IF you are concerned about not being able to manage your personal and financial affairs as you get older, it is very wise to sign an Enduring Power of Attorney (EPA) now.

An EPA is a legal document in which you appoint one or more persons called attorneys to manage your affairs and make decisions for you if you are ever deemed medically unfit to make such decisions in the future. To sign the EPA now, your doctor must certify that you are mentally capable of understand­ing the effect of signing the document. Once that is the case and you have signed the EPA, it remains in your solicitor’s office until a time in the future when it may be needed. If it is needed, your doctor will again need to certify that you are no longer capable of managing your affairs, in which case the EPA is registered with the Courts Office and your attorneys become responsibl­e for making all decisions on your life. These attorneys will have the power to access your bank accounts, and possibly even sell property, if financing is needed for your medical care and accommodat­ion facilities. Clearly it is of the utmost importance that you pick attorneys that you fully trust, as their role is a very responsibl­e one.

In the absence of an EPA and if you were to become mentally incapable of managing your affairs, there would be no option but to make you a ward of court. In such a case, the Wards of Court office would be responsibl­e for making all decisions for you. This is much more restrictiv­e than an EPA, as you can draft the EPA to allow wide-sweeping powers to your attorneys. Also, with the EPA, you get to determine what your attorneys will be able to make decisions on, but if you were to be made a ward of court, there is no record of what your wishes are.

Finally, it is important to note that frequently EPAs are signed and never needed.

I understand there has been a change in the rules around defined benefit (DB) schemes which gives people like myself, who are in such schemes, more options when it comes to their pension. Can you explain exactly how the rules have been changed? I am worried about the financial health of my company’s DB scheme, and would like to transfer my benefits in that scheme elsewhere if I could. Robert, Dundalk, Co Louth

THERE has been a change in the rules since July 22, 2016, when the Finance Minister, Michael Noonan, announced that he was extending the Approved Retirement options to all buy-out-bond holders with immediate effect.
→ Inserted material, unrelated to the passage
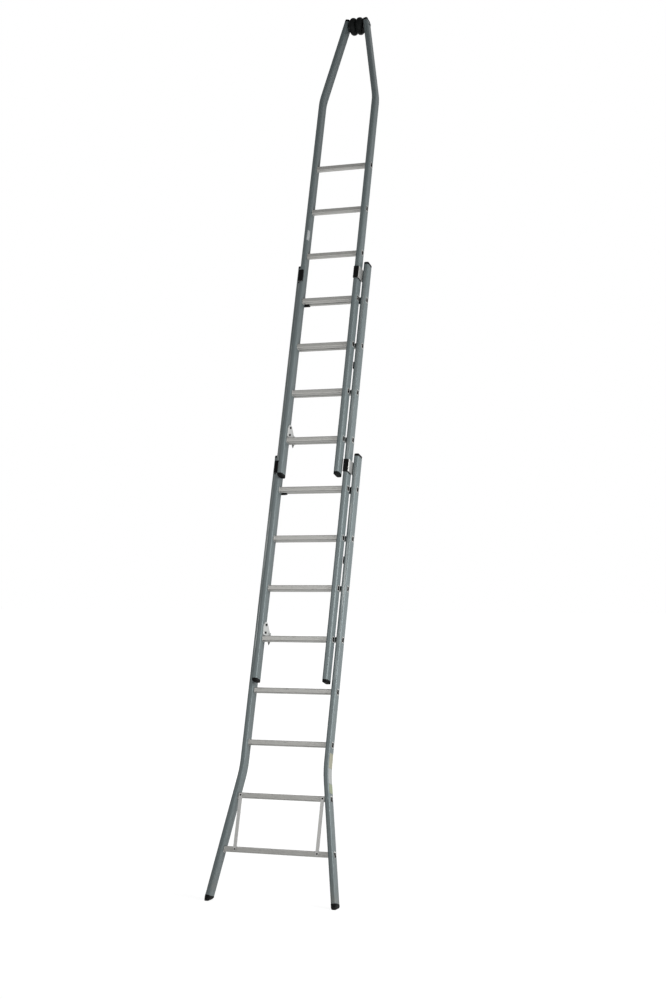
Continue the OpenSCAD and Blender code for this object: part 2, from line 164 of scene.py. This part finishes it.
class Finish(Nodes):
    """A material. Its patterns read the ladder's own upright coordinates, in metres."""

    def __init__(self, name, **fixed):
        self.material = bpy.data.materials.new(name)
        self.material.use_nodes = True
        super().__init__(self.material.node_tree)
        self.shader = self.tree.nodes["Principled BSDF"]
        for socket, number in fixed.items():
            self.shader.inputs[socket.replace("_", " ")].default_value = number
        self.coordinates = self.node("ShaderNodeTexCoord", output="Object")
        self.x, self.y, self.z = self.parts(self.cells((1, 1, 1)))

    def cells(self, size):
        """Coordinates up the ladder, counted in cells of that size in metres."""
        turned = {"Vector": self.coordinates, "Rotation": (-LEAN, 0, 0), "Scale": size}
        return self.node("ShaderNodeMapping", {"vector_type": "TEXTURE"}, turned)

    def parts(self, vector):
        split = self.node("ShaderNodeSeparateXYZ", {}, {0: vector}).socket.node
        return [Value(self, socket) for socket in split.outputs]

    def noise(self, size, detail=2.0, roughness=0.5, shift=0.0):
        """Noise from 0 to 1 whose lumps have that size in metres along x, y and z. A shift makes
        it a different noise of the same size."""
        place = self.cells(size)
        if shift:
            moved = {0: place, 1: (shift, shift, shift)}
            place = self.node("ShaderNodeVectorMath", {"operation": "ADD"}, moved)
        lumps = {"Vector": place, "Scale": 1.0, "Detail": detail, "Roughness": roughness}
        return self.node("ShaderNodeTexNoise", {}, lumps)

    def facing(self):
        """The surface's outward direction as x, y and z up the ladder."""
        normal = self.node("ShaderNodeNewGeometry", output="True Normal")
        turned = {"Vector": normal, "Rotation": (-LEAN, 0, 0)}
        return self.parts(self.node("ShaderNodeMapping", {"vector_type": "TEXTURE"}, turned))

    def mix(self, mask, low, high):
        """The colour low where mask is 0 and high where it is 1."""
        made = self.node("ShaderNodeMix", {"data_type": "RGBA"}).socket.node
        for number, value in ((0, mask), (6, low), (7, high)):
            self.feed(made.inputs[number], value)
        return Value(self, made.outputs[2])

    def bump(self, height, distance, strength=1.0, under=None):
        """Relief where height is 0 to 1, distance in metres deep, over the relief under."""
        ties = {"Height": height, "Distance": distance, "Strength": strength}
        if under:
            ties["Normal"] = under
        return self.node("ShaderNodeBump", {}, ties)

    def surface(self, colour, roughness=None, metallic=None, normal=None):
        """Feeds the shader what is given, and hands back the material."""
        pairs = {"Base Color": colour, "Roughness": roughness, "Metallic": metallic,
                 "Normal": normal}
        for name, value in pairs.items():
            if value is not None:
                self.feed(self.shader.inputs[name], value)
        return self.material


# ---- Room and floor ----

def add_room():
    """A world that is white to the camera, a graded grey room in reflections, brighter towards the
    wall, and a dim even light on everything else."""
    world = bpy.data.worlds.new("studio")
    bpy.context.scene.world = world
    world.use_nodes = True
    nodes = Nodes(world.node_tree)
    direction = nodes.node("ShaderNodeTexCoord", output="Generated")
    towards_wall = nodes.node("ShaderNodeSeparateXYZ", {}, {0: direction}, "Y")
    span = {"Value": towards_wall, "From Min": -0.5, "From Max": 0.5, "To Min": 0.30, "To Max": 0.80}
    room = nodes.node("ShaderNodeMapRange", {}, span)
    camera_ray = nodes.node("ShaderNodeLightPath")
    glossy_ray = nodes.node("ShaderNodeLightPath", output="Is Glossy Ray")
    light = nodes.node("ShaderNodeMix", {}, {"Factor": glossy_ray, "A": 0.12, "B": room})
    strength = nodes.node("ShaderNodeMix", {}, {"Factor": camera_ray, "A": light, "B": 1.0})
    backdrop = world.node_tree.nodes["Background"]
    nodes.feed(backdrop.inputs["Color"], (1, 1, 1))
    nodes.feed(backdrop.inputs["Strength"], strength)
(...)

Historical­ly, individual­s who transferre­d their defined benefit (DB) fund to a buy-out-bond were forced to buy annuities (which are historical­ly low and unattracti­ve). The new legislatio­n removes that compulsion and provides such individual­s with investment control over their post-retirement assets. This affects deferred members in DB pension schemes (typically individual­s who have left a previous employer but have left their pension benefits behind untouched), and former members of DB schemes who have already switched into buy-out-bonds.

The recent announceme­nt may also form part of an exit strategy for existing members of DB schemes. You should address the following questions when deciding what to do with your DB retirement funds. One: What is the likelihood of the DB scheme being in place when you reach normal retirement age? Two: Are the DB trustees currently paying increases in pension payments? Three: Does the scheme currently meet the Minimum Funding Standard (a rule which states that DB schemes must have sufficient assets in place to secure pensioner liabilitie­s and other members’ accrued benefits in the event of scheme wind-up) and if not, what reduction factor currently applies to transfers? Four: Have preserved pensions been reduced due to negative CPI (inflation) revaluatio­n? Five: What percentage of funds may be taken as tax-free cash? Six: Are Additional Voluntary Contributi­ons (AVCs — pension top-ups) included in the transfer value — or in addition to it? Seven: Are trustees allowing early retirement benefit drawdown before normal retirement age? Eight: When does it suit you to access cash/benefits? Nine: Now that there is no need to purchase an annuity, is a 25pc cash and Approved Retirement Fund (ARF) strategy more suitable? Ten: What is your plan for your retirement funds?